EXERCISE AIM:
Would you set down every entry shown below, precisely as written?

DATA SHOWN:
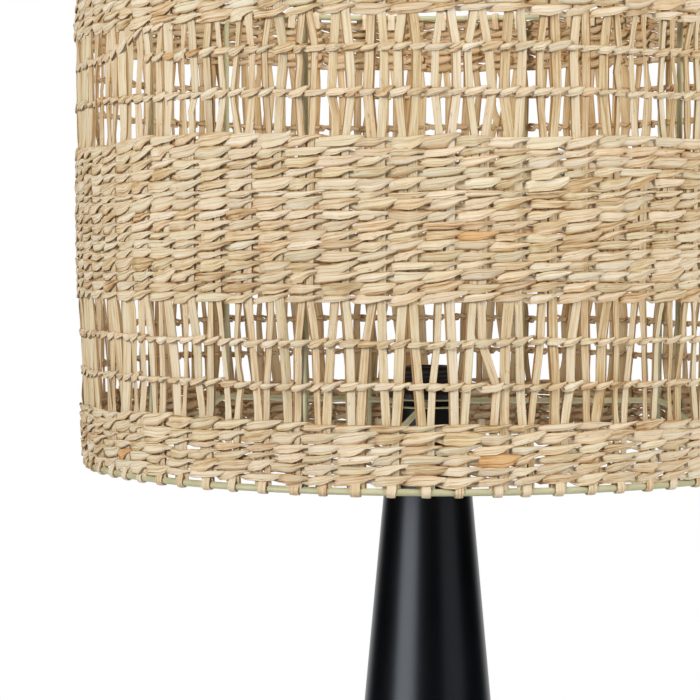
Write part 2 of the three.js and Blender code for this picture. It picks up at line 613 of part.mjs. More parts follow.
// A single row of twining laid round the strips
function twinedRow(below, above, share) {
  const inner = (stakeOuterRadius + SEAT_GAP) / Math.cos(Math.PI / BAND_SIDES);
  const z = THREE.MathUtils.lerp(below.top, above.foot, share);
  return revolve([
    [inner, z - ROW_HALF_HEIGHT],
    [inner + ROW_THICKNESS, z],
    [inner, z + ROW_HALF_HEIGHT],
  ], BAND_SIDES);
}

function buildCover() {
  place("lower_woven_band", wovenBand(lowerBand), RATTAN);
  place("middle_woven_band", wovenBand(middleBand), RATTAN);
  place("upper_woven_band",
    geometryOf(solid(wovenBand(upperBand)).add(partedStakes())), RATTAN);
  place("lower_openwork_strips", crossedStakes(), RATTAN);
  for (const [name, share] of Object.entries(TWINED_ROW_SHARES)) {
    const [below, above] = name.startsWith("lower")
      ? [lowerBand, middleBand] : [middleBand, upperBand];
    place(name, twinedRow(below, above, share), RATTAN);
  }
}

buildStand();
buildLampholder();
place("shade_clamp_ring", clampRing(), BLACK_PLASTIC);
buildFrame();
buildCover();

export default lamp;
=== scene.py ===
"""Rattan floor lamp: its visible pieces, finishes, studio and camera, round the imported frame."""

import math

import bpy
import numpy as np
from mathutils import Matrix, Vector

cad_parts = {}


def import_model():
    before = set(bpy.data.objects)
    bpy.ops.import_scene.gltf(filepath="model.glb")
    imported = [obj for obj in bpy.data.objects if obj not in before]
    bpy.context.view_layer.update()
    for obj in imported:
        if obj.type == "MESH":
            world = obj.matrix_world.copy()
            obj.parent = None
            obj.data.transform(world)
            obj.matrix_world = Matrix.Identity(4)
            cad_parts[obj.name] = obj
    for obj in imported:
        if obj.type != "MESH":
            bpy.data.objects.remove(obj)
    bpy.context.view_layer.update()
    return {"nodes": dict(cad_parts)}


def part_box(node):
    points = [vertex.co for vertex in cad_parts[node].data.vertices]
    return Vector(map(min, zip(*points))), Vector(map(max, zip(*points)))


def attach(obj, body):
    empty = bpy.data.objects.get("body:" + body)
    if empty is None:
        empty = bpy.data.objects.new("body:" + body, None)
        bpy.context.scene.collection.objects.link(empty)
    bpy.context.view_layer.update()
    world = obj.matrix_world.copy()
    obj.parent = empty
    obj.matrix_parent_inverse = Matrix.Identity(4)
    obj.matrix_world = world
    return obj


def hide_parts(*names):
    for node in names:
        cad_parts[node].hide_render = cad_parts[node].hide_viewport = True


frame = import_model()

# Lengths are in millimetres and angles in degrees from +X towards +Y, until a mesh is made.
MM = 0.001
FULL_TURN = 2 * math.pi


def add_object(name, data):
    made = bpy.data.objects.new(name, data)
    bpy.context.scene.collection.objects.link(made)
    return made


# Camera

CAMERA_PLACE = (0, -1.701, 1.3192)  # metres
CAMERA_PITCH_DOWN = 2.65
CAMERA_TURN_LEFT = 1.88
CAMERA_LENS = 122.6
SENSOR_WIDTH = 36


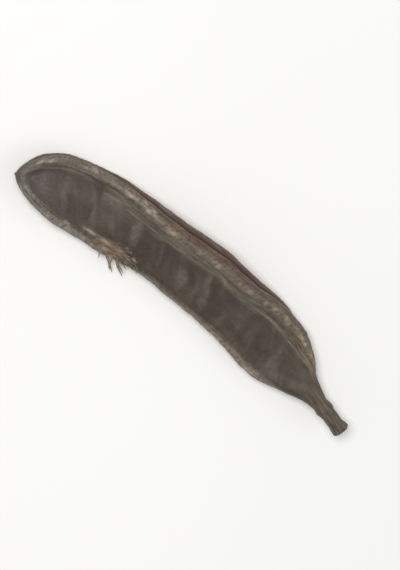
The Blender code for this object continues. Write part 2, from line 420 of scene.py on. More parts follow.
def specks(x, y, face, pitch, radius, share, seed):
    """Small round spots scattered over a face: one in some of the squares of the given pitch."""
    total = 0.0
    for i in (-1.0, 0.0, 1.0):
        for j in (-1.0, 0.0, 1.0):
            cx, cy = np.floor(x / pitch) + i, np.floor(y / pitch) + j
            cell = np.stack([cx, cy, face], axis=-1)
            first, second, third = (hashed(cell, seed + k) / 2.0**32 for k in range(3))
            size = radius * (0.5 + third)
            gap = np.hypot(x - (cx + first) * pitch, (y - (cy + second) * pitch) * 0.8) / size
            total = np.maximum(total, (third < share) * np.exp(-(gap**3)))
    return total


# The small relief, in millimetres along the normals, and the marks that the colours follow
CREST_GROOVED, CREST_PLAIN = 4.1, 2.9  # round the outline from a seam's middle to the middle of its pale line
CREST_HALF = 1.2
RIM_HALVES, RIM_WIDENS = (0.7, 1.35), (3.0, 20.0)  # the plain seam's line widens over this stretch
CREST_DRIFT, CREST_DRIFT_SPAN = 1.1, (30.0, 46.0)  # how far the grooved seam's line drifts on to the face
PLAIN_GROOVE_SPAN = (5.0, 20.0)  # over which the plain seam's groove turns dark
PALE_REACHES, PALE_SPAN, PALE_PLAIN = (7.2, 9.8), (4.0, 44.0), 5.0  # how far the paler skin reaches from the seams
FACE_SLANT = 0.5  # how far the smudges across the face lean towards the beak for each step to the grooved seam
FRAY_SPAN = (25.0, 31.0, 40.5, 46.0)
WARM_SPAN = (8.0, 46.0)  # over which the skin turns warmer, away from the beak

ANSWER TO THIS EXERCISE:
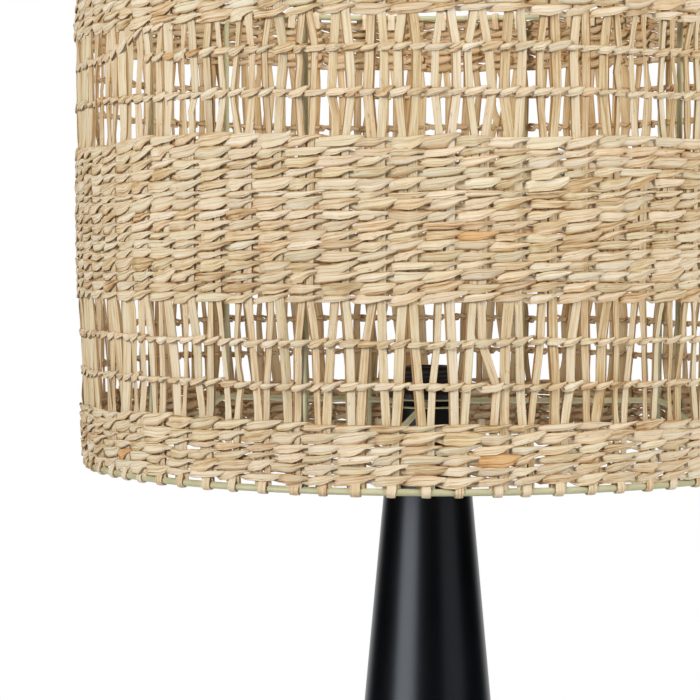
Write part 2 of the three.js and Blender code for this picture. It picks up at line 613 of part.mjs. More parts follow.
// A single row of twining laid round the strips
function twinedRow(below, above, share) {
  const inner = (stakeOuterRadius + SEAT_GAP) / Math.cos(Math.PI / BAND_SIDES);
  const z = THREE.MathUtils.lerp(below.top, above.foot, share);
  return revolve([
    [inner, z - ROW_HALF_HEIGHT],
    [inner + ROW_THICKNESS, z],
    [inner, z + ROW_HALF_HEIGHT],
  ], BAND_SIDES);
}

function buildCover() {
  place("lower_woven_band", wovenBand(lowerBand), RATTAN);
  place("middle_woven_band", wovenBand(middleBand), RATTAN);
  place("upper_woven_band",
    geometryOf(solid(wovenBand(upperBand)).add(partedStakes())), RATTAN);
  place("lower_openwork_strips", crossedStakes(), RATTAN);
  for (const [name, share] of Object.entries(TWINED_ROW_SHARES)) {
    const [below, above] = name.startsWith("lower")
      ? [lowerBand, middleBand] : [middleBand, upperBand];
    place(name, twinedRow(below, above, share), RATTAN);
  }
}

buildStand();
buildLampholder();
place("shade_clamp_ring", clampRing(), BLACK_PLASTIC);
buildFrame();
buildCover();

export default lamp;
=== scene.py ===
"""Rattan floor lamp: its visible pieces, finishes, studio and camera, round the imported frame."""

import math

import bpy
import numpy as np
from mathutils import Matrix, Vector

cad_parts = {}


def import_model():
    before = set(bpy.data.objects)
    bpy.ops.import_scene.gltf(filepath="model.glb")
    imported = [obj for obj in bpy.data.objects if obj not in before]
    bpy.context.view_layer.update()
    for obj in imported:
        if obj.type == "MESH":
            world = obj.matrix_world.copy()
            obj.parent = None
            obj.data.transform(world)
            obj.matrix_world = Matrix.Identity(4)
            cad_parts[obj.name] = obj
    for obj in imported:
        if obj.type != "MESH":
            bpy.data.objects.remove(obj)
    bpy.context.view_layer.update()
    return {"nodes": dict(cad_parts)}


def part_box(node):
    points = [vertex.co for vertex in cad_parts[node].data.vertices]
    return Vector(map(min, zip(*points))), Vector(map(max, zip(*points)))


def attach(obj, body):
    empty = bpy.data.objects.get("body:" + body)
    if empty is None:
        empty = bpy.data.objects.new("body:" + body, None)
        bpy.context.scene.collection.objects.link(empty)
    bpy.context.view_layer.update()
    world = obj.matrix_world.copy()
    obj.parent = empty
    obj.matrix_parent_inverse = Matrix.Identity(4)
    obj.matrix_world = world
    return obj


def hide_parts(*names):
    for node in names:
        cad_parts[node].hide_render = cad_parts[node].hide_viewport = True


frame = import_model()

# Lengths are in millimetres and angles in degrees from +X towards +Y, until a mesh is made.
MM = 0.001
FULL_TURN = 2 * math.pi


def add_object(name, data):
    made = bpy.data.objects.new(name, data)
    bpy.context.scene.collection.objects.link(made)
    return made


# Camera

CAMERA_PLACE = (0, -1.701, 1.3192)  # metres
CAMERA_PITCH_DOWN = 2.65
CAMERA_TURN_LEFT = 1.88
CAMERA_LENS = 122.6
SENSOR_WIDTH = 36


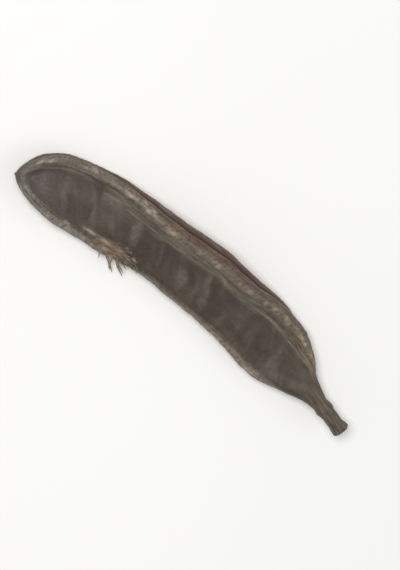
The Blender code for this object continues. Write part 2, from line 420 of scene.py on. More parts follow.
def specks(x, y, face, pitch, radius, share, seed):
    """Small round spots scattered over a face: one in some of the squares of the given pitch."""
    total = 0.0
    for i in (-1.0, 0.0, 1.0):
        for j in (-1.0, 0.0, 1.0):
            cx, cy = np.floor(x / pitch) + i, np.floor(y / pitch) + j
            cell = np.stack([cx, cy, face], axis=-1)
            first, second, third = (hashed(cell, seed + k) / 2.0**32 for k in range(3))
            size = radius * (0.5 + third)
            gap = np.hypot(x - (cx + first) * pitch, (y - (cy + second) * pitch) * 0.8) / size
            total = np.maximum(total, (third < share) * np.exp(-(gap**3)))
    return total


# The small relief, in millimetres along the normals, and the marks that the colours follow
CREST_GROOVED, CREST_PLAIN = 4.1, 2.9  # round the outline from a seam's middle to the middle of its pale line
CREST_HALF = 1.2
RIM_HALVES, RIM_WIDENS = (0.7, 1.35), (3.0, 20.0)  # the plain seam's line widens over this stretch
CREST_DRIFT, CREST_DRIFT_SPAN = 1.1, (30.0, 46.0)  # how far the grooved seam's line drifts on to the face
PLAIN_GROOVE_SPAN = (5.0, 20.0)  # over which the plain seam's groove turns dark
PALE_REACHES, PALE_SPAN, PALE_PLAIN = (7.2, 9.8), (4.0, 44.0), 5.0  # how far the paler skin reaches from the seams
FACE_SLANT = 0.5  # how far the smudges across the face lean towards the beak for each step to the grooved seam
FRAY_SPAN = (25.0, 31.0, 40.5, 46.0)
WARM_SPAN = (8.0, 46.0)  # over which the skin turns warmer, away from the beak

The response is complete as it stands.